Tax considerations add another layer of complexity. The Internal Revenue Code (IRC) in the United States includes provisions like Section 482, which governs transfer pricing and requires that transactions between related entities be conducted at arm’s length. This necessitates meticulous documentation to ensure compliance. Additionally, the Base Erosion and Profit Shifting (BEPS) initiative by the OECD has introduced measures to prevent tax avoidance through profit shifting, further complicating the landscape for multinational enterprises.
Intercompany transactions are pivotal in the financial relationships between various entities. These transactions include the transfer of goods, services, or funds between subsidiaries of a parent company. The financial reporting and taxation of these transactions demand precision to ensure accuracy and compliance. Accounting professionals must carefully review transactional data and underlying agreements.
For example, a parent company in the United States selling raw materials to its manufacturing subsidiary in Germany must ensure pricing, currency exchange rates, and timing align with both U.S. and German regulations. Transfer pricing compliance under the arm’s length principle, as dictated by the IRC and OECD guidelines, requires detailed documentation to satisfy audits and compliance reviews.
Consolidating intercompany transactions into a single financial statement introduces additional challenges. The reconciliation process involves eliminating intercompany balances to prevent double counting, requiring a thorough understanding of each entity’s financial position. Accounting standards such as GAAP and IFRS provide frameworks for consolidating financial statements while maintaining transparency.
Cross-border operations require a nuanced understanding of regulatory and economic climates in each jurisdiction. Companies must consider factors like local laws, cultural differences, and geopolitical risks, all of which can impact business success. For instance, an enterprise expanding into the Asia-Pacific region might face varying regulatory environments in countries like Japan and India, necessitating tailored compliance strategies.
The financial implications of cross-border operations are significant, particularly in taxation and currency management. Companies must navigate varying tax rates and regulations that influence how profits are taxed and repatriated. For example, the U.S. Global Intangible Low-Taxed Income (GILTI) regime imposes a minimum tax on foreign income, encouraging companies to reassess their global tax strategies. Currency fluctuations introduce financial risk, prompting firms to employ hedging strategies such as forward contracts and options to stabilize cash flows.
Operational efficiency across borders demands attention to supply chain management and logistics. Companies must optimize supply chains to reduce costs while maintaining service levels. This includes selecting the right mix of suppliers, understanding tariff implications, and leveraging technology for real-time tracking and analytics.
Multi-tiered ownership structures present unique challenges and opportunities, requiring a sophisticated approach to governance and financial oversight.
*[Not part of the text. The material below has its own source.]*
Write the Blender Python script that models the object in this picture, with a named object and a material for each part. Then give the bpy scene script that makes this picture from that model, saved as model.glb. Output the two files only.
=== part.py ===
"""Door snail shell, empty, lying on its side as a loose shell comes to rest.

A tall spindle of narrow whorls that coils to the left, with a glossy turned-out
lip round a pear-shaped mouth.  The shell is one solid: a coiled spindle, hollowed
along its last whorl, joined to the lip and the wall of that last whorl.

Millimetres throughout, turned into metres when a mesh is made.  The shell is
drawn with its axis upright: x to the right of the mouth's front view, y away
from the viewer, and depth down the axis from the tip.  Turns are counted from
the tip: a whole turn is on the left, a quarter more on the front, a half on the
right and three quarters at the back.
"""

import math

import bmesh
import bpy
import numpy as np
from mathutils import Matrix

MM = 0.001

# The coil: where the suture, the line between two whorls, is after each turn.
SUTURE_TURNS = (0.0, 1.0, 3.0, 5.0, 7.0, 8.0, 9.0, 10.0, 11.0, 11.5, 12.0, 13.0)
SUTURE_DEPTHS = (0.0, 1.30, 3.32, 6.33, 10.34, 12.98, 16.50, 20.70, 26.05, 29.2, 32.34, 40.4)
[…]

These arrangements involve a parent company holding stakes in several layers of subsidiaries, each potentially having its own sub-entities. This structure allows for strategic control and resource allocation across diverse operations but demands rigorous oversight to ensure compliance with financial regulations.
Managing multi-tiered ownership requires understanding the implications for corporate governance. Each layer of ownership may be subject to different legal and regulatory frameworks, necessitating a comprehensive compliance strategy. For instance, the Sarbanes-Oxley Act in the United States imposes stringent requirements on corporate governance and financial disclosure, which must be adhered to at every level of the ownership structure.
Special Purpose Entities (SPEs) are integral to complex financial structures, serving as vehicles for risk management and financial strategy. These entities are typically created to isolate financial risk and manage specific assets or liabilities without impacting the parent company’s balance sheet. SPEs provide flexibility in asset management and capital raising across various industries.
The regulatory landscape surrounding SPEs requires careful navigation to ensure compliance and transparency. Regulatory bodies have implemented stringent disclosure requirements to prevent misuse. For example, the Financial Accounting Standards Board (FASB) has established guidelines under GAAP to determine when SPEs must be consolidated into the parent company’s financial statements. This requires assessing control over the SPE and the economic benefits derived from it. Similarly, IFRS standards demand consolidation when the parent company governs the financial and operating policies of the SPE.
Risk assessment is essential in managing complex financial structures, enabling companies to identify and mitigate potential threats to financial stability. This process involves analyzing internal and external factors that could impact the organization, from market volatility to operational inefficiencies. A robust risk management framework helps safeguard assets and ensure long-term sustainability.
A critical aspect of risk assessment is evaluating financial risks, such as credit risk, market risk, and liquidity risk. Companies must monitor and control these risks, utilizing tools like Value at Risk (VaR) models and stress testing to simulate potential scenarios. Operational risks, including those related to technology, compliance, and human resources, must also be assessed to prevent disruptions in business processes. Enterprise Risk Management (ERM) frameworks help align risk management strategies with overall business objectives.
Financial reporting in the context of complex financial structures presents significant challenges, necessitating precision and adherence to regulatory standards. Companies must ensure their financial statements accurately reflect the financial position and performance of all entities, providing stakeholders with reliable information. This task becomes increasingly complex as businesses expand globally, with each jurisdiction adding its own reporting requirements.
One major challenge is consolidating financial statements when dealing with numerous subsidiaries and joint ventures. This process requires eliminating intercompany transactions and aligning accounting policies across all entities. Companies must also navigate differences between accounting standards, such as GAAP and IFRS, which can lead to varying interpretations of financial data. Advanced accounting systems can facilitate this process by enabling real-time data integration and analysis. Additionally, staying updated on regulatory changes is crucial for maintaining compliance and accuracy in financial reporting.